I texted Sam as I reached her front door: I’m here! She didn’t answer.

I stood there waiting. And, you know, I got this weird feeling that things weren’t going to be the same. Sam called feelings like that premonitions. She said we shouldn’t trust them. She consulted a palm reader when we were in the ninth grade, and she became an instant cynic. Still, that feeling rattled me because I wanted things to stay the same—?I liked my life just fine. If things could always be the way they were now. If only. And, you know, I didn’t like having this little conversation with myself—?and I wouldn’t have been having it if Sam had just had a sense of time. I knew what she was up to. Shoes. Sam could never decide on the shoes. And since it was the first day of school, it really mattered. Sam. Sam and her shoes.

Finally she came out of the house as I was texting Fito. His dramas were different from Sam’s. I’d never had to live in the kind of chaos Fito endured every day of his life, but I thought he was doing pretty well for himself.

“Hi,” Sam said as she walked over, oblivious to the fact that I’d been standing there waiting. She was wearing a blue dress. Her backpack matched her dress, and her earrings dangled in the soft breeze. And her shoes? Sandals. Sandals? I waited all this time for a pair of sandals she bought at Target?

“Great day,” she said, all smiles and enthusiasm.

“Sandals?” I said. “That’s what I was waiting for?”

She wasn’t going to let me throw her off her game. “They’re perfect.” She gave me another smile and kissed me on the cheek.

“What was that for?”

“For luck. Senior year.”

“Senior year. And then what?”

“College!”

“Don’t bring that word up again. That’s all we’ve talked about all summer.”

“Wrong. That’s all I’ve talked about. You were a little absent during those discussions.”

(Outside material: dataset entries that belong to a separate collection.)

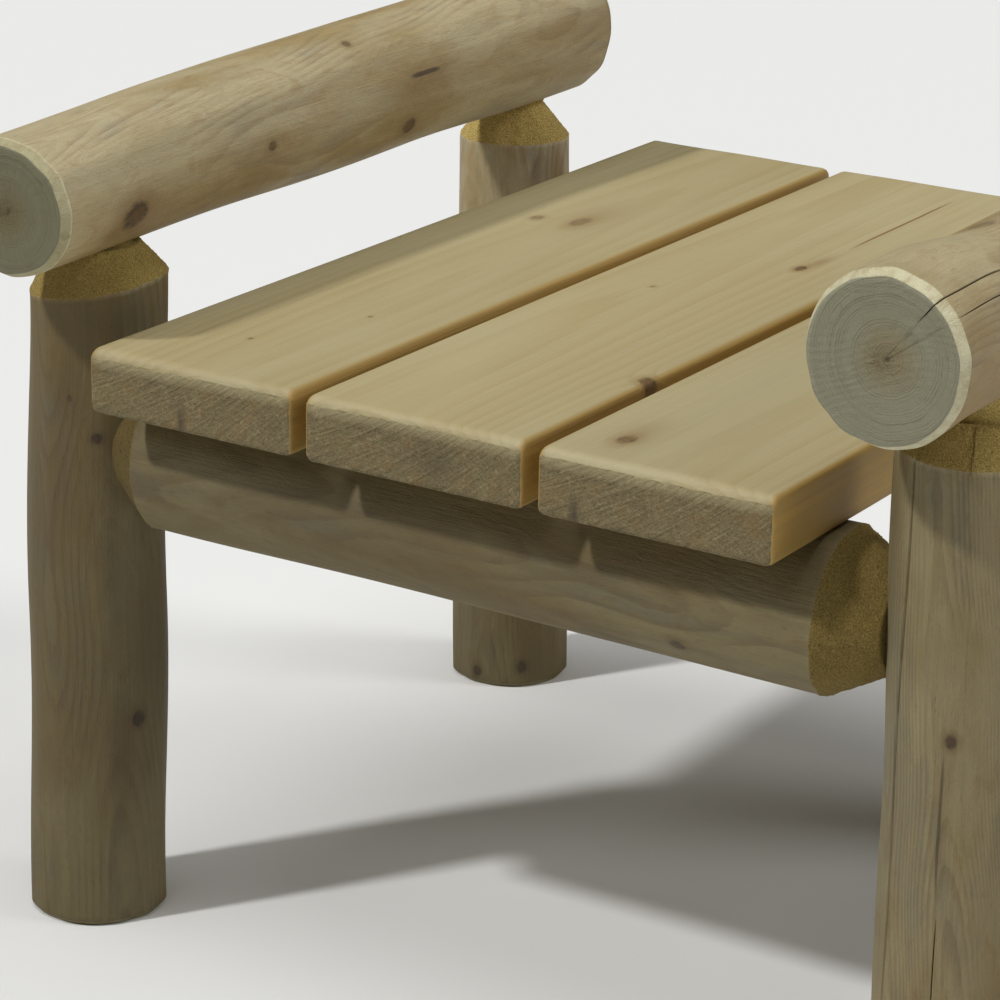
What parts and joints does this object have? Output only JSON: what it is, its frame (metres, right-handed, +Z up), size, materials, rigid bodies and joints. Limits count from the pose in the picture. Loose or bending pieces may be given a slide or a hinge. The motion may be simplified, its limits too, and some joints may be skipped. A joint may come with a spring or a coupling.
{
  "type": "garden bench",
  "caption": "Backless garden bench of peeled round logs, with low log arms on mortised posts and a seat of thick sawn boards.",
  "frame": {"origin": "on the ground, under the middle of the bench", "axes": "+X to the right seen from the front, +Y to the back, +Z up"},
  "size_m": [0.651, 0.64, 0.52],
  "materials": {
    "peeled_log": "peeled cedar log, dry and unfinished",
    "sawn_board": "planed cedar board, dry and unfinished",
    "screw_steel": "zinc plated steel"
  },
  "bodies": {
    "root": {"leg_front_left": "peeled_log", "leg_front_right": "peeled_log", "leg_back_left": "peeled_log", "leg_back_right": "peeled_log", "arm_log_left": "peeled_log", "arm_log_right": "peeled_log", "seat_rail_front": "peeled_log", "seat_rail_back": "peeled_log", "seat_board_left": "sawn_board", "seat_board_middle": "sawn_board", "seat_board_right": "sawn_board", "seat_screws_front": "screw_steel", "seat_screws_back": "screw_steel", "rail_lock_screws": "screw_steel", "arm_lock_screws": "screw_steel"}
  },
  "joints": []
}
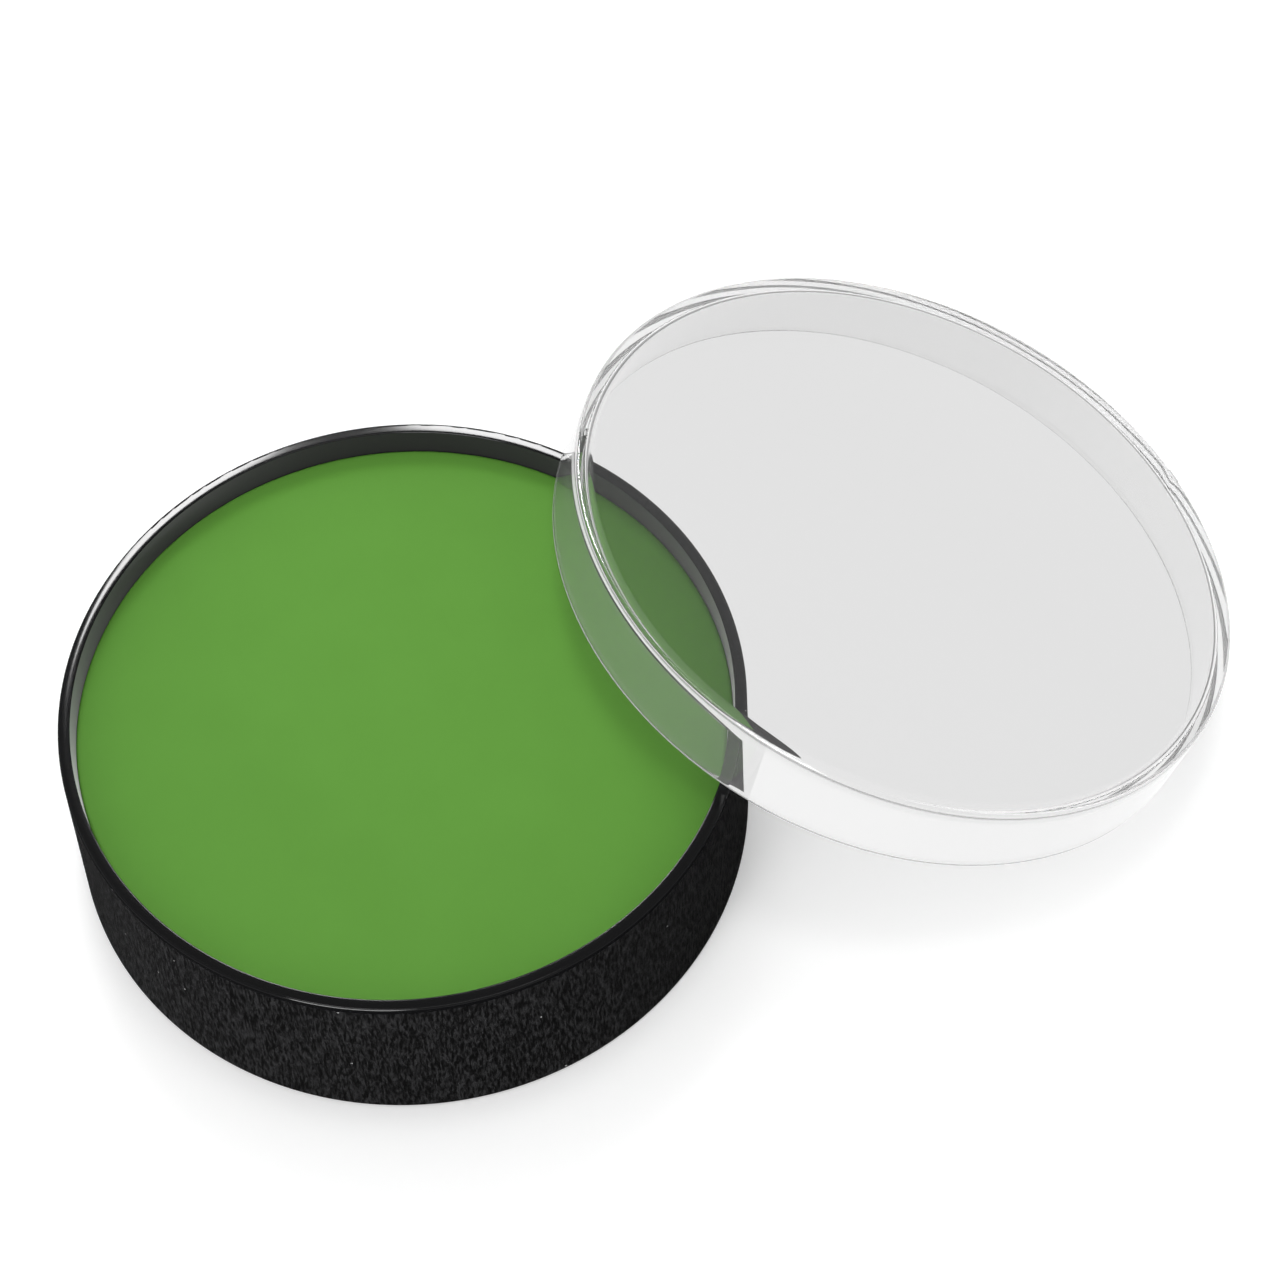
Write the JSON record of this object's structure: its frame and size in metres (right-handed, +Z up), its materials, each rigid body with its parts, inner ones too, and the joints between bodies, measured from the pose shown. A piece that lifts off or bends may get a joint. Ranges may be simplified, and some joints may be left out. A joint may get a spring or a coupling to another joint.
{
  "type": "creme colour pot",
  "caption": "Small round pot of solid creme colour: a black moulded cup with a textured wall, a smooth cake inside, and a clear slip-on lid leaning on its rim.",
  "frame": {"origin": "centre of the cup's underside, on the surface that the pot stands on", "axes": "+Z up along the cup's axis; the lid leans towards +X, with its low side on the surface"},
  "size_m": [0.1104, 0.064, 0.0276],
  "materials": {
    "black_plastic": "black moulded polystyrene, textured outside, polished inside and on the rim",
    "creme": "solid oily creme colour, satin",
    "clear_plastic": "clear polished polystyrene"
  },
  "bodies": {
    "pot": {"base_cup": "black_plastic", "colour_cake": "creme"},
    "lid": {"lid": "clear_plastic"}
  },
  "joints": [
    {"name": "lid_lift", "type": "slide", "parent": "pot", "child": "lid", "axis": [0, 0, 1], "range_m": [0, 0.04]}
  ]
}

“Discussions. Is that what they were? I thought they were monologues.”

“Get over it. College! Life, baby!” She made a fist and held it high in the air.

“Yeah. Life,” I said.

She gave me one of her Sam looks. “First day. Let’s kick ass.”

We grinned at each other. And then we were on our way. To begin living.



The first day of school was completely forgettable. Usually I liked the first day—?everybody wearing new clothes and smiles of optimism, all the good thoughts in our heads, all the good attitudes floating around like gas balloons in a parade, and the pep rally slogans—?Let’s make this the greatest year ever! Our teachers were all about telling us how we had it in us to climb the ladder of success in hopes that we might actually get motivated to learn something. Maybe they were just trying to get us to modify our behavior. Let’s face it, a lot of our behavior needed to be modified. Sam said that ninety percent of El Paso High School students needed behavior modification therapy.

This year I just was not into this whole first-day experience. Nope. And then of course Ali Gomez sat in front of me in my AP English class for the third year in a row. Yeah, Ali, a leftover from past years who liked to flirt with me in hopes that I’d help her with her homework. As in do it for her. Like that was going to happen. I had no idea how she managed to get into AP classes. She was living proof that our educational system was questionable. Yeah, first day of school. For-get-ta-ble.